Replacement filter costs matter more than you’d think. Budget purifiers ($100-200) often have expensive proprietary filters that cost $80-100 to replace twice a year. Mid-range options ($300-500) typically have more affordable filters and better longevity. Higher-end models ($600-1000) often have washable pre-filters and longer-lasting HEPA filters that reduce long-term costs.

Noise Levels and Placement Strategy

A purifier powerful enough for 800 square feet will move a lot of air, and that creates noise. Check the decibel ratings at different fan speeds. On low or medium settings, you want something under 50 decibels—about the sound level of rainfall or quiet conversation. Even the best units get louder on high speed, but you shouldn’t need to run them at maximum constantly.

Placement is critical in open spaces. Air purifiers work best in central locations with clearance on all sides—not tucked in corners or behind furniture. If your open space includes a kitchen, position the unit where it can intercept cooking odors before they spread. For spaces with pets, place it closer to where your animals spend most of their time.

Some larger units include handles or casters, which seems like overkill until you’re trying to move a 20-pound appliance for vacuuming. If you have multiple zones in your open space, mobility becomes genuinely useful.

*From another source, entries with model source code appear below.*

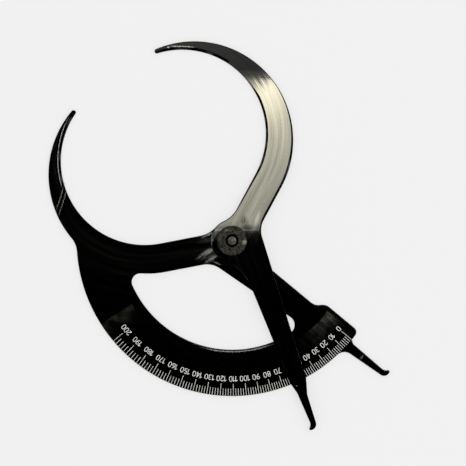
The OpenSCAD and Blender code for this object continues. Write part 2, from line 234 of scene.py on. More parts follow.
def oval_share(tree, place, centre, turn, half):
    """A streaky oval, from 0 outside it to 1 at its middle."""
    local = add(tree, "ShaderNodeMapping", {
        "Vector": place, "Location": (centre[0] * MM, centre[1] * MM, 0),
        "Rotation": (0, 0, math.radians(turn)), "Scale": (half[0] * MM, half[1] * MM, 1)},
        vector_type="TEXTURE")
    flat = add(tree, VECTOR, {0: local, 1: (1, 1, 0)}, operation="MULTIPLY")
    distance = add(tree, VECTOR, {0: flat}, out="Value", operation="LENGTH")
    share = add(tree, RANGE, {"Value": distance, "From Min": OVAL_CORE, "To Min": 1.0, "To Max": 0.0},
                interpolation_type="SMOOTHSTEP")
    stretched = add(tree, VECTOR, {0: flat, 1: (STREAKS_ALONG, STREAKS_ACROSS, 0)}, operation="MULTIPLY")
    streaks = add(tree, NOISE, {"Vector": stretched, "Scale": 1.0, "Detail": 3.0})
    streaks = add(tree, RANGE, {"Value": streaks, **HARD_CONTRAST, "To Min": STREAKS_LEAST})
    return add(tree, MATH, {0: share, 1: streaks}, operation="MULTIPLY")


def arc_share(tree, place, centre, radius, half_width, middle, half_span):
    """A thin arc, from 0 beside it to 1 on its middle."""
    local = add(tree, "ShaderNodeMapping", {
        "Vector": place, "Location": (centre[0] * MM, centre[1] * MM, 0),
        "Rotation": (0, 0, math.radians(middle))}, vector_type="TEXTURE")
    flat = add(tree, VECTOR, {0: local, 1: (1, 1, 0)}, operation="MULTIPLY")
    distance = add(tree, VECTOR, {0: flat}, out="Value", operation="LENGTH")
    beside = add(tree, MATH, {0: distance, 1: radius * MM}, operation="SUBTRACT")
    beside = add(tree, MATH, {0: beside}, operation="ABSOLUTE")
    parts = add(tree, "ShaderNodeSeparateXYZ", {0: flat}).node.outputs
    turn = add(tree, MATH, {0: parts["Y"], 1: parts["X"]}, operation="ARCTAN2")
    turn = add(tree, MATH, {0: turn}, operation="ABSOLUTE")
    on_line = add(tree, RANGE, {"Value": beside, "From Min": half_width * MM,
                                "From Max": half_width / 3 * MM})
    in_span = add(tree, RANGE, {"Value": turn, "From Min": math.radians(half_span),
                                "From Max": math.radians(half_span) / 2})
    return add(tree, MATH, {0: on_line, 1: in_span}, operation="MULTIPLY")


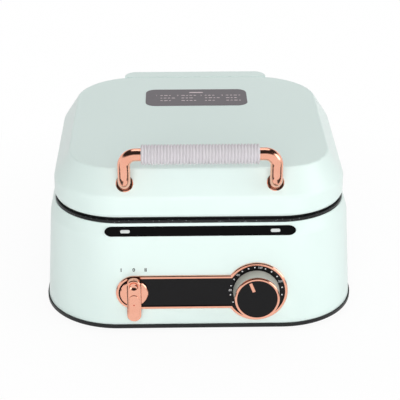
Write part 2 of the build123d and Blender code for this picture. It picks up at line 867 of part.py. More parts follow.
def lid_shell():
    """Moulded lid: wall, broad sloping shoulder and flat top, with screw lugs inside."""
    outer = lid_form(0, lid_lip_inset, lid_z, lid_wall_top, lid_top_z)
    soft = outer.edges().filter_by(lambda e: abs(e.center().Z - lid_wall_top) < 0.1)
    outer = fillet(soft, 11.0)
    crisp = outer.edges().filter_by(lambda e: abs(e.center().Z - lid_top_z) < 0.1)
    outer = fillet(crisp, 3.0)
    cavity = lid_form(wall, lid_lip_inset, lid_z, lid_wall_top - 2 * wall, lid_top_z - wall)
    shell = outer - cavity
    for x, y in lid_lug_places():
        lug = Pos(x, y, lid_z + lug_height / 2) * Cylinder(lug_radius, lug_height)
        shell += lug & cavity
        shell -= Pos(x, y, lid_z) * Cylinder(screw_radius, 2 * screw_length)
    for s in (-1, 1):
        shell -= handle_hole(s)
        slot_low = hinge_z
        slot_high = lid_top_z - arm_crown_down + 2 * fit
        slot = Box(arm_thick + 4 * fit, hump_lap, slot_high - slot_low)
        slot_y = lid_rear - lid_top_inset + 4 * wall + hump_lap / 2 - 12
        shell -= Pos(s * arm_x, slot_y, (slot_low + slot_high) / 2) * slot
        for y in arm_screw_places():
            low = lid_top_z - arm_crown_down
            boss = Cylinder(arm_boss_radius, lid_top_z - wall - low)
            boss = Pos(s * arm_flange_x, y, (low + lid_top_z - wall) / 2) * boss
            shell += boss
            shell -= Pos(s * arm_flange_x, y, low) * Cylinder(screw_radius, 8)
    shell -= extrude(label_outline(0, lid_top_z - label_sink), amount=4)
    return shell


def lid_lug_places():
    """Where the frame's screws go."""
    sides = [(sx * lug_place, y) for sx in (-1, 1) for y in (-60, 40)]
    return sides + [(x, -(lid_front - lug_inset)) for x in (-50, 50)]


def label_outline(inset, z):
    """Outline of the label plate on the lid's top."""
    outline = RectangleRounded(label_width - 2 * inset, label_depth - 2 * inset, label_corner - inset)
    return Pos(0, label_y, z) * outline


def label_plate():
    """Tinted plate let into the lid's top."""
    plate = extrude(label_outline(panel_fit, lid_top_z - label_sink), amount=label_thick)
    return fillet(plate.faces().sort_by(Axis.Z)[-1].edges(), 0.3)


def lid_frame():
    """Black ring that closes the lid round the upper plate."""
    half_x = lid_half_x - lid_lip_inset - frame_inset
    front = lid_front - lid_lip_inset - frame_inset
    rear = lid_rear - lid_lip_inset - frame_inset
    r_front = lid_corner_front - lid_lip_inset - frame_inset
    r_rear = lid_corner_rear - lid_lip_inset - frame_inset
    ring = extrude(plan(half_x, front, rear, r_front, r_rear, frame_z), amount=frame_thick)
    ring = fillet(ring.edges().filter_by(lambda e: abs(e.center().Z - frame_z) < 0.1), 1.0)
    opening = plate_half + plate_side_gap
    window = square_plan(opening, opening, plate_corner + plate_side_gap, frame_z - 1)
    ring -= extrude(window, amount=2 * frame_thick)
    for x, y in lid_lug_places():
        ring -= Pos(x, y, frame_z) * Cylinder(screw_radius + 0.2, 4 * frame_thick)
        ring -= Pos(x, y, frame_z) * Cylinder(screw_head_radius + 0.3, 2 * screw_head_height)
    for x, y in plate_ear_places():
        ring -= Pos(x, y, lid_z) * Cylinder(screw_radius, 6.4)
    return ring


def upper_plate():
    """Cast upper cooking plate: a shallow tray, face down, whose flange rests on the lid's frame."""
    height = lid_z + plate_flange_thick - frame_z
    tray = extrude(square_plan(plate_half, plate_half, plate_corner, frame_z), amount=height)
    tray = fillet(tray.edges().filter_by(lambda e: abs(e.center().Z - frame_z) < 0.1), 2.0)
    flange_half = plate_half + plate_flange
    flange_outline = square_plan(flange_half, flange_half, plate_corner + plate_flange, lid_z)
    flange = extrude(flange_outline, amount=plate_flange_thick)
    for x, y in plate_ear_places():
        flange += Pos(x, y, lid_z + plate_flange_thick / 2) * Cylinder(plate_ear_radius, plate_flange_thick)
    inner = plate_half - plate_wall
    hollow = extrude(square_plan(inner, inner, plate_corner - plate_wall, over_plate), amount=30)
    plate = tray + flange - hollow
    floor = over_plate
    for sx, sy in corners:
        boss_middle = Pos(sx * boss_place, sy * boss_place, floor + shield_gap / 2)
        plate += boss_middle * Cylinder(boss_radius, shield_gap)
        plate -= Pos(sx * boss_place, sy * boss_place, floor + shield_gap) * Cylinder(screw_radius, 14)
    for x, y in plate_ear_places():
        plate -= Pos(x, y, lid_z) * Cylinder(screw_radius, 20)
    return plate


def plate_ear_places():
    """Middles of the upper plate's four ears, which are screwed down on the frame."""
    return [(-plate_ear_place, 0), (plate_ear_place, 0), (0, -plate_ear_place), (0, plate_ear_place)]


def ear_screws():
    """Screws through the upper plate's ears into the lid's frame."""
    return [Pos(x, y, lid_z + plate_flange_thick) * screw(6.0) for x, y in plate_ear_places()]


def arm_screw_places():
    """Where an arm's screws go, front to back."""
    front = hinge_y - arm_reach
    return (front + arm_flange_length / 4, front + 3 * arm_flange_length / 4)


def hinge_arm(s):
    """Pressed steel arm from the hinge pin up and forwards under the lid's top."""
    crown = lid_top_z - arm_crown_down
    side = make_face(
        Plane.YZ
        * Polyline(
            (hinge_y - arm_half, hinge_z),
            (hinge_y + arm_half, hinge_z),
            (hinge_y - 6, crown - 10),
            (hinge_y - 14, crown),
            (hinge_y - arm_reach, crown),
            (hinge_y - arm_reach, crown - 10),
            (hinge_y - arm_half - 16, crown - 12),
            close=True,
        )
    )
    web = Pos(s * arm_x - arm_thick / 2, 0, 0) * extrude(side, amount=arm_thick)
    web += Pos(s * arm_x, hinge_y, hinge_z) * Rot(0, 90, 0) * Cylinder(arm_half, arm_thick)
    middle = hinge_y - arm_reach + arm_flange_length / 2
    plate = Box(arm_flange_width, arm_flange_length, arm_flange_thick)
    arm = web + Pos(s * arm_flange_x, middle, crown - arm_flange_thick / 2) * plate
    for y in arm_screw_places():
        arm -= Pos(s * arm_flange_x, y, crown) * Cylinder(screw_radius + 0.2, 10)
    return arm - Pos(s * arm_x, hinge_y, hinge_z) * Rot(0, 90, 0) * Cylinder(pin_radius + pin_clearance, 40)


def arm_screws():
    """Screws that hold the arms to the lid."""
    seat = lid_top_z - arm_crown_down - arm_flange_thick
    turned_over = Rot(180, 0, 0) * screw(6.0)
    return [Pos(s * arm_flange_x, y, seat) * turned_over for s in (-1, 1) for y in arm_screw_places()]


shoulder_run = lid_top_inset
shoulder_rise = lid_top_z - lid_wall_top
shoulder_length = math.hypot(shoulder_run, shoulder_rise)
root_dir = (0, -shoulder_rise / shoulder_length, shoulder_run / shoulder_length)
leg_root_z = lid_wall_top + (lid_front + leg_root_y) * shoulder_rise / shoulder_run


def root_plane(s):
    """The lid's shoulder where a leg of the handle comes through it."""
    return Plane(origin=(s * leg_x, leg_root_y, leg_root_z), x_dir=(1, 0, 0), z_dir=root_dir)


def handle_hole(s):
    """Hole through the shoulder for one end of the handle."""
    return root_plane(s) * Cylinder(rod_radius + rod_fit, 20)


def handle_rod():
    """Bent rod: out of the shoulder, up, and across the front of the lid."""
    along = (handle_y - leg_root_y) / root_dir[1]
    elbow_z = leg_root_z + along * root_dir[2]
    start_y = leg_root_y - root_dir[1] * root_depth
    start_z = leg_root_z - root_dir[2] * root_depth
    points = [
        (-leg_x, start_y, start_z),
        (-leg_x, handle_y, elbow_z),
        (-leg_x, handle_y, handle_z),
        (leg_x, handle_y, handle_z),
        (leg_x, handle_y, elbow_z),
        (leg_x, start_y, start_z),
    ]
    path = FilletPolyline(*points, radius=[root_bend, rod_bend, rod_bend, root_bend])
    start = Plane(origin=points[0], z_dir=path.tangent_at(0))
    rod = sweep(start * Circle(rod_radius), path=path)
    for s in (-1, 1):
        rod -= root_plane(s) * Pos(0, 0, -root_depth) * Cylinder(screw_radius, 14)
    return rod


def handle_collar(s):
    """Collar that covers the hole in the shoulder."""
    ring = Cylinder(collar_radius, collar_thick) - Cylinder(rod_radius + rod_fit, 4 * collar_thick)
    ring = chamfer(ring.edges().sort_by(Axis.Z)[-1:], 0.8)
    return root_plane(s) * Pos(0, 0, collar_thick / 2) * ring


def handle_washers():
    """Washers inside the lid that the handle's screws pull on."""
    ring = Cylinder(rod_radius + 4, 1.6) - Cylinder(screw_radius + 0.2, 6)
    return [root_plane(s) * Pos(0, 0, -root_depth - 0.8) * ring for s in (-1, 1)]


def handle_screws():
    """Screws up into the handle's ends from inside the lid."""
    return [root_plane(s) * Pos(0, 0, -root_depth - 1.6) * Rot(180, 0, 0) * screw(8.0) for s in (-1, 1)]


def handle_grip():
    """Ribbed sleeve on the bar of the handle."""
    pitch = grip_length / rib_count
    radii = (grip_radius - grip_groove, grip_radius)
    line = [(-grip_length / 2, rod_radius + pin_clearance)]
    for n in range(rib_count):
        left = -grip_length / 2 + n * pitch
        line += [(left, radii[0]), (left + 0.22 * pitch, radii[1]), (left + 0.78 * pitch, radii[1])]
    line += [(grip_length / 2, radii[0]), (grip_length / 2, rod_radius + pin_clearance)]
    profile = make_face(Plane.XY * Polyline(*line, close=True))
    return Pos(0, handle_y, handle_z) * revolve(profile, Axis.X)


def frame_screws():
    """Screws up through the lid's frame into the lugs of the lid."""
    turned_over = Pos(0, 0, frame_z + screw_head_height) * Rot(180, 0, 0) * screw(10.0)
    return [Pos(x, y, 0) * turned_over for x, y in lid_lug_places()]


def cover_screws():
    """Screws up through the bottom cover into the posts of the base."""
    return [
        Pos(sx * post_place, sy * post_place, foot_height + screw_head_height + 0.6) * Rot(180, 0, 0) * screw(10.0)
        for sx, sy in corners
    ]


def tower_screws():
    """Screws through the towers' foot plates into the base."""
    return [
        tower_plane(x) * Pos(u, v, tower_flange_thick) * screw(8.0)
        for x in (-tower_x, tower_x)
        for u, v in tower_screw_places()
    ]


def build():
    """Every sub-part by its node name."""
    parts = {
        "base_shell": base_shell(),
        "bottom_cover": bottom_cover(),
        "lower_pan": lower_pan(),
        "lower_heating_tube": heating_tube(under_pan, -1),
        "lower_heat_shield": heat_shield(under_pan, -1),
        "lower_shield_screws": shield_screws(under_pan, -1),
        "control_bracket": control_bracket(),
        "thermostat": thermostat(),
        "rotary_switch": rotary_switch(),
        "control_panel": control_panel(),
        "panel_bezel": panel_bezel(),
        "indicator_strip": indicator_strip(),
        "power_inlet": power_inlet(),
        "inlet_blades": inlet_blades(),
        "cover_screws": cover_screws(),
        "tower_screws": tower_screws(),
        "hinge_pin": hinge_pin(),
        "pin_clips": pin_clips(),
        "lid_shell": lid_shell(),
        "hinge_housing": hinge_housing(),
        "lid_frame": lid_frame(),
        "upper_plate": upper_plate(),
        "upper_heating_tube": heating_tube(over_plate, 1),
        "upper_heat_shield": heat_shield(over_plate, 1),
        "upper_shield_screws": shield_screws(over_plate, 1),
        "label_plate": label_plate(),
        "handle_rod": handle_rod(),
        "handle_grip": handle_grip(),
        "handle_washers": handle_washers(),
        "handle_screws": handle_screws(),
        "frame_screws": frame_screws(),
        "ear_screws": ear_screws(),
        "arm_screws": arm_screws(),
        "knob_skirt": knob_skirt(),
        "knob_ring": knob_ring(),
        "knob_cap": knob_cap(),
        "knob_pointer": knob_pointer(),
        "thermostat_shaft": control_shaft(knob_x, knob_front - ring_height - 1.5),
        "lever_disc": lever_disc(),
        "selector_lever": selector_lever(),
        "switch_shaft": control_shaft(lever_x, disc_top),
    }
    for name, sx in (("left", -1), ("right", 1)):
        parts[f"indicator_lens_{name}"] = indicator_lens(sx * lens_x)
        parts[f"indicator_lamp_{name}"] = indicator_lamp(sx * lens_x)
        parts[f"hinge_tower_{name}"] = hinge_tower(sx * tower_x)
        parts[f"hinge_bush_{name}"] = hinge_bush(sx * tower_x)
        parts[f"hinge_arm_{name}"] = hinge_arm(sx)
        parts[f"handle_collar_{name}"] = handle_collar(sx)
        for end, sy in (("front", -1), ("rear", 1)):
            parts[f"foot_{end}_{name}"] = Pos(sx * foot_place, sy * foot_place, 0) * foot()
    return {name: Compound(p) if isinstance(p, list) else p for name, p in parts.items()}


parts = build()
reach = [shape.bounding_box() for shape in parts.values()]
row_shift = -(min(b.min.Y for b in reach) + max(b.max.Y for b in reach)) / 2
os.makedirs("parts", exist_ok=True)
for name, shape in parts.items():
    export_step(Pos(0, row_shift, 0) * shape, f"parts/{name}.step")
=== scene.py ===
import json
import math

import bmesh
import bpy
from mathutils import Matrix, Vector


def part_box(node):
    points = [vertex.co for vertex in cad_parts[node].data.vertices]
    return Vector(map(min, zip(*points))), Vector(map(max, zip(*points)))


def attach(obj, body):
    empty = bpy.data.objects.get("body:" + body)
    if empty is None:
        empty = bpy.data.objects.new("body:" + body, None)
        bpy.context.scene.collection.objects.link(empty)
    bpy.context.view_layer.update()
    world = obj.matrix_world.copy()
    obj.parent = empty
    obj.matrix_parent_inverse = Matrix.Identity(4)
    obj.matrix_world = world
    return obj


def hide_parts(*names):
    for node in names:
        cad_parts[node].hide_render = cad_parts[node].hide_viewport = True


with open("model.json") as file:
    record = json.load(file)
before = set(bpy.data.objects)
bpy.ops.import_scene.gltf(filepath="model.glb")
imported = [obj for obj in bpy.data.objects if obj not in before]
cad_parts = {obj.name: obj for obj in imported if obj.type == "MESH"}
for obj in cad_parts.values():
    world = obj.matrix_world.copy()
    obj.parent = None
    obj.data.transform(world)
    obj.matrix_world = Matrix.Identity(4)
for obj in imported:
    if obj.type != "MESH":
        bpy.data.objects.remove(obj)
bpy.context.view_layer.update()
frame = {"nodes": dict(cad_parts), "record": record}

# View
# The appliance is seen from a metre and a half in front, through a long lens that stands a little to the
# left and looks 25 degrees down on the lid.
camera_place = (-0.0282, -1.49942, 0.7853)
tilt_down, turn_right = 25.148, 1.195
lens_length = 122.05
sight_end = 60
camera = bpy.data.objects.new("camera", bpy.data.cameras.new("camera"))
bpy.context.scene.collection.objects.link(camera)
camera.location = camera_place
camera.rotation_euler = (math.radians(90 - tilt_down), 0, math.radians(-turn_right))
camera.data.lens = lens_length
camera.data.clip_end = sight_end
bpy.context.scene.camera = camera
bpy.context.scene.view_settings.view_transform = "Standard"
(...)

Smart Features Worth Considering

Air quality sensors automatically adjust fan speed based on current conditions, which is helpful in spaces where pollution levels vary throughout the day. You’ll see the fan kick up when you’re cooking or when someone opens a window on a high-pollen day.

Timer functions and scheduling matter more in large spaces because you might want the unit running on high while you’re out, then switching to quiet mode when you’re home. App connectivity lets you monitor filter life and air quality remotely, though it’s not essential—just convenient.

Skip the ionizers and UV lights. These features add cost without meaningful benefit for most households, and ionizers can produce trace amounts of ozone.

The right air purifier for a large space is powerful enough to actually clean the air, quiet enough that you’ll keep it running, and efficient enough that the operating costs won’t shock you. Measure your space accurately, invest in true HEPA filtration, and choose a unit rated for more coverage than you technically need. Your lungs will thank you, and that lingering smell from Tuesday’s fish dinner will finally disappear.